With a critical internal situation, next November 1, a new elections will be held in Turkey, because the new government could not be formed after the June elections.
What is the aim of the attack in Ankara?
The aim of the double attack in Ankara is to do the most possible damage to the Kurdish political movement in Turkey, it is an act of revenge for the protagonism and the strength that the upcoming PKK (Kurdistan Workers’ Party — Kurdish: Partiya Karkerên Kurdistan) organizations such as HDP or PYD (Democratic Union Party — Kurdish: Partiya Yekîtiya Demokrat), are acquiring in both Turkey and Syria. This new and bloody attack against the Kurdish people is not unlike the attacks in Diyarbakir during the elections of June, or the one in Suruç against young socialists who were going to Kobani to help reconstructing the city. It is not necessary for the Erdogan government to explain why jihadists have it so easy to attack the Kurds while the police and army are concentrated in a vast military operation in Kurdistan. Erdogan recently made it clear: for the Turkish government, the main enemy is the PKK and the Islamic State comes second. It doesn’t take a specialist to understand why the Turkish police, effective in other cases, does not neutralize some jihadist militants who could be easily controlled.
What did the emergence of the HDP party mean to the institutional policy of Turkey?
The entry of the HDP in the municipalities and in the Turkish National Assembly was a major step forward in the peace process initiated in 2012 between the PKK and the government of Tayyip Erdogan, because it meant that the Turkish State had to recognize how serious the Kurdish problem was, and accept it as a valid interlocutor to carry out political reforms to put an end to the war in Kurdistan, including a reform of the Constitution that would guarantees the free exercise of democracy and cultural and linguistic diversity of Turkey. The emergence of the HDP in the institutional system was, in short, a great opportunity for peace.
Why did Erdogan’s government unleash such a harsh repression against the militants of the HDP and the Kurds of southeast Turkey?

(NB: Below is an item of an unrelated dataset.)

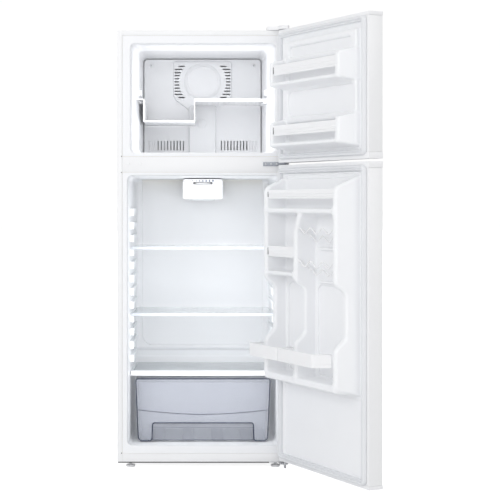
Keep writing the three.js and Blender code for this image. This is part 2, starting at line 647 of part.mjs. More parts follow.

The surprising victory of the HDP in the last elections in June, achieving a parliamentary group of 80 deputies and an great electoral performance in the main Kurdish provinces, has shattered the aspirations of Erdogan, who, for years, has launched a complex political strategy to turn Turkey into a presidential system. After winning the presidential election of 2014 with nearly 60 percent of the votes, Erdogan was convinced that he would win 400 seats in the June elections, more than enough to introduce the presidential system in the Constitution (for that, he needed to get two-thirds of the total parliamentarians, i.e. 366 of the 550 parliamentarians who make up the Turkish National Assembly). After those elections, his whole strategy has collapsed so now, he blames the PKK for his political failure and, in particular, he blames the alleged tolerance he has had with the HDP and other legal Kurdish organizations. Now he seeks to destroy all of this to avoid a new failure on November 1, at the expense of turning Turkey into a bloodbath, and to push the HDP outside of the political system, accusing it of the resumption of the war in Kurdistan. In reality, the vast military offensive that is in process throughout North Kurdistan, the climate of war and terror and the return to the harshest and darkest periods of repression against the Kurdish people are nothing more than an act of personal revenge against HDP for having shattered his dream of becoming the Turkish Obama.
Given the difficulty for reaching alliances between parties in Turkey, including the HDP, what is the scenario for the elections in November and what could happen?
Erdogan’s AKP could very well have reached a government agreement, either with the ultra-nationalist MHP (Nationalist Movement Party — Turkish: Milliyetçi Hareket Partisi) or the social-democratic CHP (Republican People’s Party — Turkish: Cumhuriyet Halk Partisi), as reported by the main political leaders of the talks, including the Turkish prime minister. Everyone openly or covertly said that Erdogan does not want a coalition government and that he preferred early elections, held just four months after the elections held in June. These early elections are Erdogan’s new whim, with which a portion of his own party disagree. The real problem is that, after the elections on November 1, we may find that the situation remains the same or that it has become even worse, because a large part of Turkish society, even some who are against the PKK, also hold Erdogan responsible for the current escalation of violence. This fact has been seen in several funerals of soldiers or policemen killed in combat with the PKK, where family and their relatives have strongly criticized the government and the statements of the leaders of the AKP, including Erdogan himself. Everything indicates that on November 1st, the same results are repeated and the electoral support of the Islamist party in the government can drop again.
In the case of a new electoral setback, could Erdogan appeal to some strategy to remain in power?
Honestly, I think a new electoral setback will mean Erdogan’s political ending. The main Turkish opposition parties (the CHP and the MHP) hold him responsible, as does a part of the Army and much of Turkish society, of the serious political, humanitarian and military crisis that the Republic founded by Ataturk is facing. It is one of the worst periods in its history. Neither those parties nor other powers, including a segment of the Army, will allow him to launch new maneuvers to remain in power without achieving the parliamentary majority needed to govern by himself. I think Turkey is bound to a form a coalition with several parties, and such an agreement necessarily implies the end of the presidential aspirations of Erdogan.